Postby vanlose kid » Sat Jun 18, 2011 11:48 am

*

first, this exchange.

Joe Hillshoist wrote:
DrVolin wrote:Your taco stand is blocking my view. I don't want it there. Besides, that piece of ground is mine.


Yeah? And what are you gonna do about it pal!! :grumpy


Nordic wrote:thus the necessity for clearly defined laws and regulations.


i was of a mind to dismiss this at first, then i worked out a long piece on the why and wherefore of its dubiousness as a sincere objection, and junked that for being way too obvious. now, looking at it again and having worked on a reply to Nordic (next post), i'll say this.

i don't believe such an objection makes sense in a void. to say "Your taco stand is blocking my view. I don't want it there. Besides, that piece of ground is mine" involves an entire conceptual framework or form of life, i.e. that we have a shared understanding or agreement re concepts and their function within a form of life.

what first struck me is the first part of the objection, i.e. "Your taco stand is blocking my view. I don't want it there." without the final qualification: "Besides, that piece of ground is mine", it doesn't make sense to me. which is to say, i tried to imagine a situation where i would take it seriously as a sincere and meaningful objection worthy of consideration and couldn't. that however is not the same as saying that i couldn't imagine a situation in which it could be said. the question is whether it would be meaningful.
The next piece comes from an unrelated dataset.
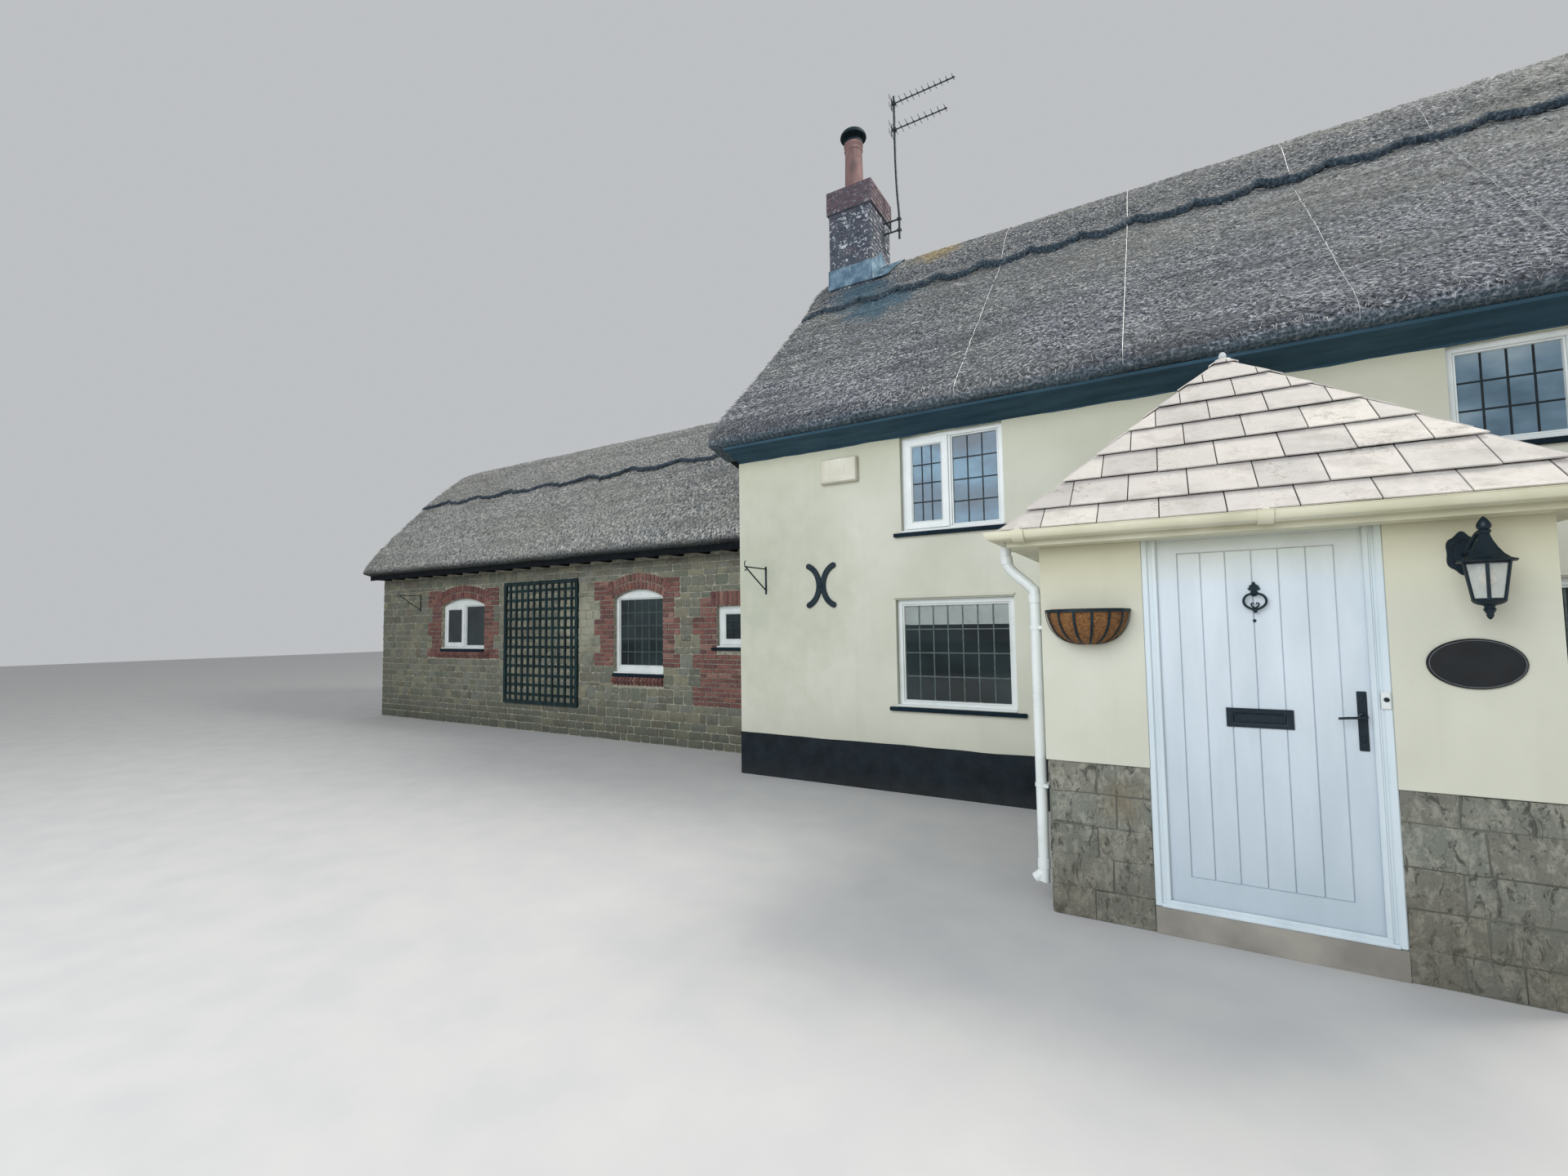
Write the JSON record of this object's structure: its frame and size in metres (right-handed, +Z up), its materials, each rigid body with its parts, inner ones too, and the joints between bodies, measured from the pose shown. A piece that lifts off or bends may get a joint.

here's a scenario. some person D owns a plot of land and a building on that plot of land that affords him a view, say a 270 degree panorama from his bedroom balcony, and outside his plot of land, say, across the street, N desides to place his taco stand. (all of this of course on the assumption that it makes sense commercially etc., for N to place it there). N does so and D says "Your taco stand is blocking my view. I don't want it there". now imagine what shared undertanding, laws and restrictions must be in place for D's objection to be a valid claim. to be honest, i find it hard to imagine a sense in which D's objection can be taken seriously for several reasons:

1. what harm has N caused D in this case apart from offending his aesthetic sense or whatever and possibly causing some form of psychological trauma be depriving D of "his view"? (just reading that back the absurdity of the claim screams to high heaven as far as i'm concerned.)

2. say there is a world in which some legal structure in place where so absurd a claim is taken seriously -- not that hard to imagine given that we live in such a world, or one very close to it -- what sort of laws would have to be in place to make D's claim successful? laws we already have and are familiar with, where someone in N's situation might face endless legal harassment and loss of income and possibly incur a great amount of debt fighting someone rich enough to see the claim through courts in order to force N from placing his taco stand in a place where someone such as D might be visually or aesthetically offended. either that or N gives up the taco stand or moves right away because, as far as i know, a world in which D's claim is taken seriously, is in all probability a world in which N has no chance of winning. a world that has already gone insane.

3. D has then the ability to enforce with the help of a legal system a claim so absurd that any talk of a justice on the part of that legal system would be nonsense.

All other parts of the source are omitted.